# Favourite Colorado timeshare for summer?



## Bajanswife (Mar 27, 2014)

Which resorts have the best summer ambience? We particularly like to be able to go for walks, and to have a river, stream or lake in walking distance. Lots of trees and a peaceful environment are good too. We don't need lots of other amenities or luxury. I have done lots of research already, but so many Colorado resorts are geared towards winter skiing and don't always show the best of summer. 

Ram's Horn in Estes Park looks promising - it seems almost like a cabin environment, which we really like. We are not as fond of the large condo complexes.

Any other recommendations?


----------



## rickandcindy23 (Mar 27, 2014)

I would try for anything in Estes Park.  It's a great area for summer fun. 

The new WorldMark in Granby is very nice.  I would love to stay there sometime for a few days.  It's a beautiful area, and it's also close to the entrance to Rocky Mountain National Park (the opposite entrance from Estes Park).  

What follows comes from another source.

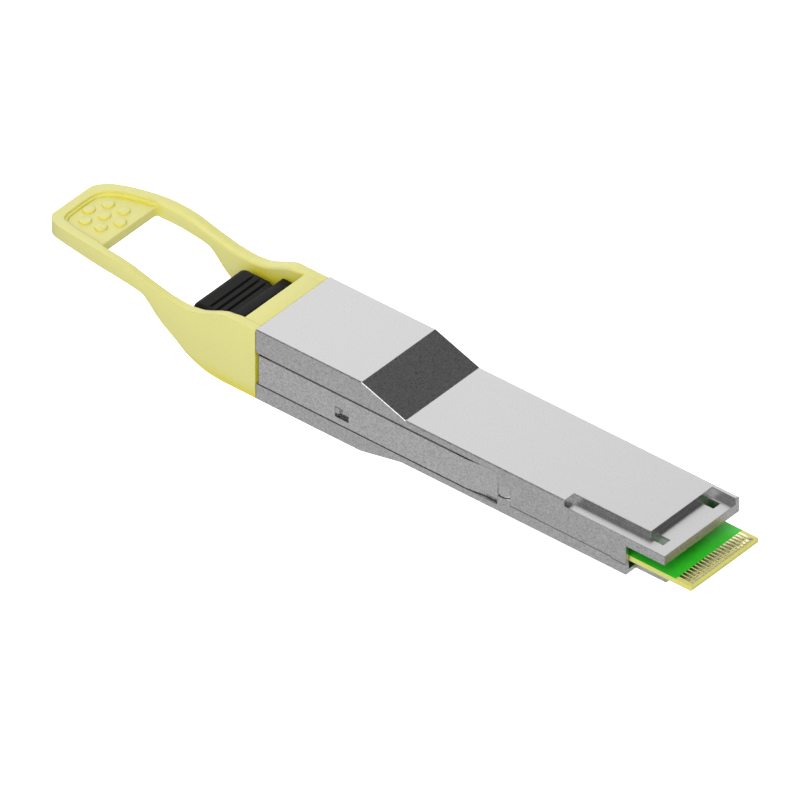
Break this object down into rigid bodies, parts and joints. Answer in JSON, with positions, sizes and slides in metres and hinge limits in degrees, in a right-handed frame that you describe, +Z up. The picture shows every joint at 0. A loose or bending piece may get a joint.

Breckenridge is very high in altitude, so that might create a bit of a problem for you, coming from sea level.  The resorts there are nice, if you are trading with II.  If you are trading with RCI, I like Val Chatelle in Frisco because it's a townhouse with no one above or below, but there are only six units. It's not got a pool, or an on-site check-in process.  You have to check into the resort in town and they give a code for the door for entry. If you call ahead and identify yourself, they will probably give the code over the phone, thereby saving yourself a stop on the way.  

Swan Mountain is also nice.  I don't know of many other resorts that are really nice in Breck that trade with RCI.  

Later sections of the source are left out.